__THE PROBLEM__. Of the records that follow, copy only the lines from the line containing "for builder in" to the line containing "record = json.load(file)", both included, exactly as written.

__INFORMATION GIVEN__.
****

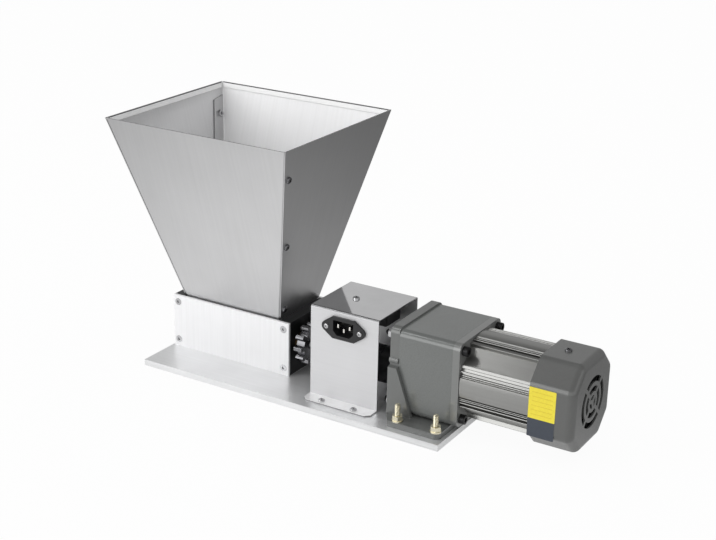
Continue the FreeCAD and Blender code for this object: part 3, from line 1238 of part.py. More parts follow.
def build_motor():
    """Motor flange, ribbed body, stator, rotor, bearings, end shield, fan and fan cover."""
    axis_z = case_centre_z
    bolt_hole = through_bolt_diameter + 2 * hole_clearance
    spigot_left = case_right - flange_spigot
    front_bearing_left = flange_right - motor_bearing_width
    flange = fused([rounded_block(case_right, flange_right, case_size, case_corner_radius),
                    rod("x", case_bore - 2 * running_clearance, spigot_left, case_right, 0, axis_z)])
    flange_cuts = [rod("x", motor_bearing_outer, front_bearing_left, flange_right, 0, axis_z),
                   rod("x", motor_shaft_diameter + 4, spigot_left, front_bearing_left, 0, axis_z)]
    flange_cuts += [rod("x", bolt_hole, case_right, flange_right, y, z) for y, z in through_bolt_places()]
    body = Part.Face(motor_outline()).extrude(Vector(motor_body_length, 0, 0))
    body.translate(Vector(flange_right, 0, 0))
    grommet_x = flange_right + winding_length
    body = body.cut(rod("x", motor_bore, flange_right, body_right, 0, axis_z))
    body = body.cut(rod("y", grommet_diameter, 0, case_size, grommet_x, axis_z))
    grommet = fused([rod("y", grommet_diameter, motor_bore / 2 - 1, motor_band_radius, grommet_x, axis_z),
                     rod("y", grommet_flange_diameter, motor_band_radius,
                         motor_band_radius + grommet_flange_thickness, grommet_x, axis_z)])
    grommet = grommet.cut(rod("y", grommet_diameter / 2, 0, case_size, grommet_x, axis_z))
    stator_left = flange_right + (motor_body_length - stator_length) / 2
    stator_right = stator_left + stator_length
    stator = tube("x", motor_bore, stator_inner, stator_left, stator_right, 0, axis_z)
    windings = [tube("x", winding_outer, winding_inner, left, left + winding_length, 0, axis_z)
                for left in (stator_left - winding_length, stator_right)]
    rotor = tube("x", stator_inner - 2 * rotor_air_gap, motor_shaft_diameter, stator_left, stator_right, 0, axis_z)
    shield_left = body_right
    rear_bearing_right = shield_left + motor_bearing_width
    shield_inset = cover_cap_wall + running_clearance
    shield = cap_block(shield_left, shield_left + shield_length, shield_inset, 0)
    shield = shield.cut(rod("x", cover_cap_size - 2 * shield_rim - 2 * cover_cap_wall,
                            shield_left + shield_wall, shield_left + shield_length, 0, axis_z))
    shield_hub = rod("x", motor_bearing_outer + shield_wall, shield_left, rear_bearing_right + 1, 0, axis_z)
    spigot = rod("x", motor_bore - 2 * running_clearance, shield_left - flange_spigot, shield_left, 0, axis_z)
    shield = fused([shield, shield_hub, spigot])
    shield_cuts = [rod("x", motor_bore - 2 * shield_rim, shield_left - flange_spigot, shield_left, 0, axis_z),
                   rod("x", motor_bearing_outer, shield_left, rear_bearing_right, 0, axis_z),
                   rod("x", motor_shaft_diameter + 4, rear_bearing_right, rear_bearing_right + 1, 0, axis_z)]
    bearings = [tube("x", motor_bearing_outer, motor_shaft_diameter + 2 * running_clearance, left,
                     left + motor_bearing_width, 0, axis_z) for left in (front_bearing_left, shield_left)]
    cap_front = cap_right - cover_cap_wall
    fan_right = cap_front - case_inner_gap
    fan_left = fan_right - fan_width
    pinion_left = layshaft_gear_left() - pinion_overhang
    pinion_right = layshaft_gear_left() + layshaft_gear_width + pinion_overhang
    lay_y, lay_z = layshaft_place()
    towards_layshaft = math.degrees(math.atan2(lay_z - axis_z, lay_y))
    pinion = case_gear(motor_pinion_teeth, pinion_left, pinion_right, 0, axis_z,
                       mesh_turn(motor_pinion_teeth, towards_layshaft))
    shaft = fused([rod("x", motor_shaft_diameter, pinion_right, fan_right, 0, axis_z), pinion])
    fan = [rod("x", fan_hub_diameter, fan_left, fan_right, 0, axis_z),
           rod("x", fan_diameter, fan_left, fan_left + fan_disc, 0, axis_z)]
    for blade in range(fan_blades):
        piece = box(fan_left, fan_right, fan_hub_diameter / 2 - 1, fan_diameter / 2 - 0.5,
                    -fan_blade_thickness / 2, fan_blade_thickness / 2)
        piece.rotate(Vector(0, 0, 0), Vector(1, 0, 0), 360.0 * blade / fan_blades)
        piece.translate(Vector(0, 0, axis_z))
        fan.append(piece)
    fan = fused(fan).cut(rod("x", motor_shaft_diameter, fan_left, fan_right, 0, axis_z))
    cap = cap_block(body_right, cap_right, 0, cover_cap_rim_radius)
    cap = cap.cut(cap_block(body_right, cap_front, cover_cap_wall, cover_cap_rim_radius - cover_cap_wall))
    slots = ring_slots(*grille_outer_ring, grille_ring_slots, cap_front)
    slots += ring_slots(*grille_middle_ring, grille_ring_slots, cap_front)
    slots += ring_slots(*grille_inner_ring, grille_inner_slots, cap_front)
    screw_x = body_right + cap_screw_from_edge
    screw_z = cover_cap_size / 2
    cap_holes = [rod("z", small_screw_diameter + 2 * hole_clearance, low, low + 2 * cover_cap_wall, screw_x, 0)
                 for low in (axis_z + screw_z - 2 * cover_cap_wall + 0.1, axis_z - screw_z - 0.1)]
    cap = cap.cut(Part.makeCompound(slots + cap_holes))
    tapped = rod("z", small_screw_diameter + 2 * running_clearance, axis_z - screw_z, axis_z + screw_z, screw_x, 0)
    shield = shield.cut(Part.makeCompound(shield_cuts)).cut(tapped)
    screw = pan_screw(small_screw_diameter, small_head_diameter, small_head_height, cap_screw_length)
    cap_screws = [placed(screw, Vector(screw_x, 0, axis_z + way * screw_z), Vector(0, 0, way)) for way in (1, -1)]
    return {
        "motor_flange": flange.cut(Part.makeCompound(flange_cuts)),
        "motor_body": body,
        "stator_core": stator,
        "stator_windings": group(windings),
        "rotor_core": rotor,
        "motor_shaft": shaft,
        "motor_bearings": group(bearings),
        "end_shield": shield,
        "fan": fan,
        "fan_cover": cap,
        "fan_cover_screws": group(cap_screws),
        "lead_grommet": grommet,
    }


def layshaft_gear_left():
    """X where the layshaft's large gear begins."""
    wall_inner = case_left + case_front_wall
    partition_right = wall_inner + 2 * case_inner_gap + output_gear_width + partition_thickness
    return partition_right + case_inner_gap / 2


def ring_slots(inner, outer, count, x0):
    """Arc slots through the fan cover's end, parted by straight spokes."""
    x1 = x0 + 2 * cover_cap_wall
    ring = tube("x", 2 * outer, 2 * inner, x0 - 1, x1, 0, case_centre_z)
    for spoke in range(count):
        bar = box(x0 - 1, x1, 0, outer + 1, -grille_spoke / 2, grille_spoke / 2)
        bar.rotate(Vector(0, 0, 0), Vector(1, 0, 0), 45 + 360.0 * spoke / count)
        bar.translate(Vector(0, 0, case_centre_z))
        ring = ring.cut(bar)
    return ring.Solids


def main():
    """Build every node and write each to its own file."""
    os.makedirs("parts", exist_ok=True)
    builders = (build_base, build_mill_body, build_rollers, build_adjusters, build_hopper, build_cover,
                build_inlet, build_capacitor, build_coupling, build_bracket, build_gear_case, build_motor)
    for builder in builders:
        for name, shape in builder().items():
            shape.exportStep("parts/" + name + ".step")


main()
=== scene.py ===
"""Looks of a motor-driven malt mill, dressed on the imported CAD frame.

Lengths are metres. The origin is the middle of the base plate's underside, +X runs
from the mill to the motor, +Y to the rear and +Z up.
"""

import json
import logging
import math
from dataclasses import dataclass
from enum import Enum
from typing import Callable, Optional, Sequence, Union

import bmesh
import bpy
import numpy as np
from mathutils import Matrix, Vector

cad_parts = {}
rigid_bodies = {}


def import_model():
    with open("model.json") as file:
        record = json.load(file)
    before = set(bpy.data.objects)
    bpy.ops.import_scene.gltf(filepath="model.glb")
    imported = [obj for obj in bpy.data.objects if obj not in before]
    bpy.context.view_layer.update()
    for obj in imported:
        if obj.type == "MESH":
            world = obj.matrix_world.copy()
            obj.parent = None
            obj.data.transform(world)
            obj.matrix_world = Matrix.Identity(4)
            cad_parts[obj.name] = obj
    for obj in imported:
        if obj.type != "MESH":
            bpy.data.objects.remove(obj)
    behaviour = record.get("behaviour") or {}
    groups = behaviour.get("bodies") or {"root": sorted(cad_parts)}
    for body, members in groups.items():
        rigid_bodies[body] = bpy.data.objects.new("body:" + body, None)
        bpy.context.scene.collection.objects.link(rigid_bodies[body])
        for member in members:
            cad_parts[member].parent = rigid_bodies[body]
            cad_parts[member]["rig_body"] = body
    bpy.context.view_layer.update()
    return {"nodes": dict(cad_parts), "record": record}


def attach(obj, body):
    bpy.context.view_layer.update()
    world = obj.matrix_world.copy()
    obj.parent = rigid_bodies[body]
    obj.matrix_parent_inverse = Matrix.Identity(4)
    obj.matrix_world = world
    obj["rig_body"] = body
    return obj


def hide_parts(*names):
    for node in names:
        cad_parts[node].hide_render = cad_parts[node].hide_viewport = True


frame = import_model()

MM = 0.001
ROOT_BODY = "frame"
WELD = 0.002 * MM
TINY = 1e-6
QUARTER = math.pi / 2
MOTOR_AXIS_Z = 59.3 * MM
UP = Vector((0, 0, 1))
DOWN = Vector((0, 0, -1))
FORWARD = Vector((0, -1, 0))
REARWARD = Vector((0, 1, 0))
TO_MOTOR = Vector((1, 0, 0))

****

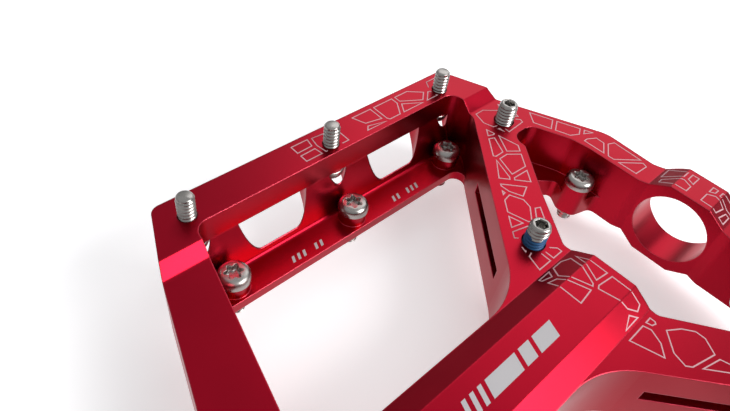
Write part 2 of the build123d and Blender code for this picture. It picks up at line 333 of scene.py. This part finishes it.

****

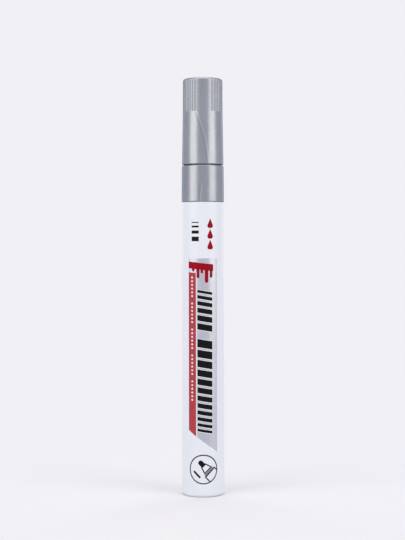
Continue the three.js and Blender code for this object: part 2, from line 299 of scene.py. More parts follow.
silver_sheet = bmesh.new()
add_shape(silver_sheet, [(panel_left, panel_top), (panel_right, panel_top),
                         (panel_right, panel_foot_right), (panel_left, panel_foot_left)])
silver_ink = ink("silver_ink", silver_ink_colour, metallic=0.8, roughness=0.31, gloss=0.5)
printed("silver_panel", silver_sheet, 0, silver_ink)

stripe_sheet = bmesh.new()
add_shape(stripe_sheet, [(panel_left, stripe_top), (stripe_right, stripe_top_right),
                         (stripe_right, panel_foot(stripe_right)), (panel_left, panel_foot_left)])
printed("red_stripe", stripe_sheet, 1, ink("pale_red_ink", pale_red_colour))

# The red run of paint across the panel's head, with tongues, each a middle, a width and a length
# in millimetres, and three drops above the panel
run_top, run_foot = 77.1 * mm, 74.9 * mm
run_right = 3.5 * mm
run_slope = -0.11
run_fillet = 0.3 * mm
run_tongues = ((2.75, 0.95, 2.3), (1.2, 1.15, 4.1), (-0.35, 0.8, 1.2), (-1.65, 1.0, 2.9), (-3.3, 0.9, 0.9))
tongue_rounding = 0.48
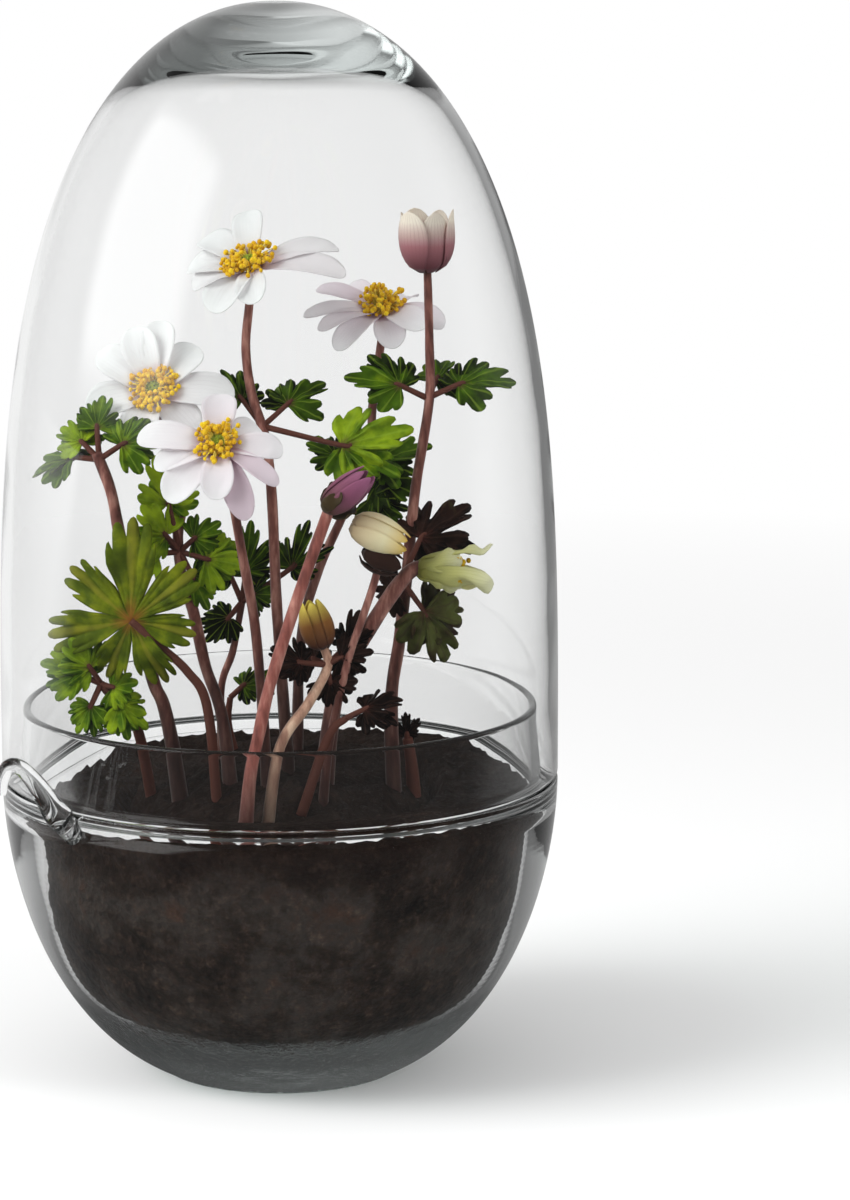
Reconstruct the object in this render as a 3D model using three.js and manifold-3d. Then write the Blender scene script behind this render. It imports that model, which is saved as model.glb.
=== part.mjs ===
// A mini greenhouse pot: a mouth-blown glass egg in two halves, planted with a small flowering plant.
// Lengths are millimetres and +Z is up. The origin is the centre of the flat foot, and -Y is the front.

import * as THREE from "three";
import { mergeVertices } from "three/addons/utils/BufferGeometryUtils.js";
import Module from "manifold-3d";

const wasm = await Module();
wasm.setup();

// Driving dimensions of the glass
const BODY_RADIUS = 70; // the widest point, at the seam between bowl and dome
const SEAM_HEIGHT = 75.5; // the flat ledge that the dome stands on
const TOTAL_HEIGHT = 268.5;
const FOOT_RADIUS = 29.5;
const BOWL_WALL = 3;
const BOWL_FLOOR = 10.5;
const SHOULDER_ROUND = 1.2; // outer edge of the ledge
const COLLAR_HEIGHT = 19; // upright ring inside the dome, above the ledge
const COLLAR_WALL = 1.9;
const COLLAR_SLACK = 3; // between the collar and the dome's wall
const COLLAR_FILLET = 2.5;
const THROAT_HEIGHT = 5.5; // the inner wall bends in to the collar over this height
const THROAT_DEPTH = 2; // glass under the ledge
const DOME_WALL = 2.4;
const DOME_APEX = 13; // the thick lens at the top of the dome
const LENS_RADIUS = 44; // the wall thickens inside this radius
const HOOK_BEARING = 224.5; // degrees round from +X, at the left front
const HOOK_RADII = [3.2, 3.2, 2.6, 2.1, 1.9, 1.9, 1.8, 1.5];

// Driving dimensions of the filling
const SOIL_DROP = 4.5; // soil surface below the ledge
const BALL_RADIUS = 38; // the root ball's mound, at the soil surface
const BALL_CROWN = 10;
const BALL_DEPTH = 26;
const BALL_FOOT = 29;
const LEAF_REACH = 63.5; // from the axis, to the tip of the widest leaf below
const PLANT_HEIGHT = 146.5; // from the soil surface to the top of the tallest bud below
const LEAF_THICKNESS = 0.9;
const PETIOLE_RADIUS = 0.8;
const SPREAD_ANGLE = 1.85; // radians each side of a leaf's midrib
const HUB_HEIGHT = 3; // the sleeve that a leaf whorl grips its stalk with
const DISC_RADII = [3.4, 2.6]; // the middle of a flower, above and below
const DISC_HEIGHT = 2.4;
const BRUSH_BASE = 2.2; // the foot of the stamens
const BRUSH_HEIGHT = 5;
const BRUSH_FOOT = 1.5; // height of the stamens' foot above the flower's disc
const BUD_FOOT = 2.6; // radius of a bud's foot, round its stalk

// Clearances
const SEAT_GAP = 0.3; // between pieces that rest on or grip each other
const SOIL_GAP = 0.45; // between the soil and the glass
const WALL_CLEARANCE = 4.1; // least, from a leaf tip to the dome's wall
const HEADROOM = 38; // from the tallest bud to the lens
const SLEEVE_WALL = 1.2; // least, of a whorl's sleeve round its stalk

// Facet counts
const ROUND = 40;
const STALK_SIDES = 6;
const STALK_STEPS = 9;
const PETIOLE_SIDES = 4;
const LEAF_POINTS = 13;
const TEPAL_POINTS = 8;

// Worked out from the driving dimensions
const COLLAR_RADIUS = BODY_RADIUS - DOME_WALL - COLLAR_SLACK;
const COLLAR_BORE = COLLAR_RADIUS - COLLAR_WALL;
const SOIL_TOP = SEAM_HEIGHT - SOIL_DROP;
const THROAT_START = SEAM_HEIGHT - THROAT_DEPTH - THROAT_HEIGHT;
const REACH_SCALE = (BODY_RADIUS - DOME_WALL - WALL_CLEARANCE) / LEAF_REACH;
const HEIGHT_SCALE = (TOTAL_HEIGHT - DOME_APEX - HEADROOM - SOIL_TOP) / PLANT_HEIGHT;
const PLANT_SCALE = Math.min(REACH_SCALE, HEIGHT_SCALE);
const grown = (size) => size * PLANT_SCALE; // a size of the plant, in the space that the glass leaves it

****

__THE RESULT__.
    for builder in builders:
        for name, shape in builder().items():
            shape.exportStep("parts/" + name + ".step")


main()
=== scene.py ===
"""Looks of a motor-driven malt mill, dressed on the imported CAD frame.

Lengths are metres. The origin is the middle of the base plate's underside, +X runs
from the mill to the motor, +Y to the rear and +Z up.
"""

import json
import logging
import math
from dataclasses import dataclass
from enum import Enum
from typing import Callable, Optional, Sequence, Union

import bmesh
import bpy
import numpy as np
from mathutils import Matrix, Vector

cad_parts = {}
rigid_bodies = {}


def import_model():
    with open("model.json") as file:
        record = json.load(file)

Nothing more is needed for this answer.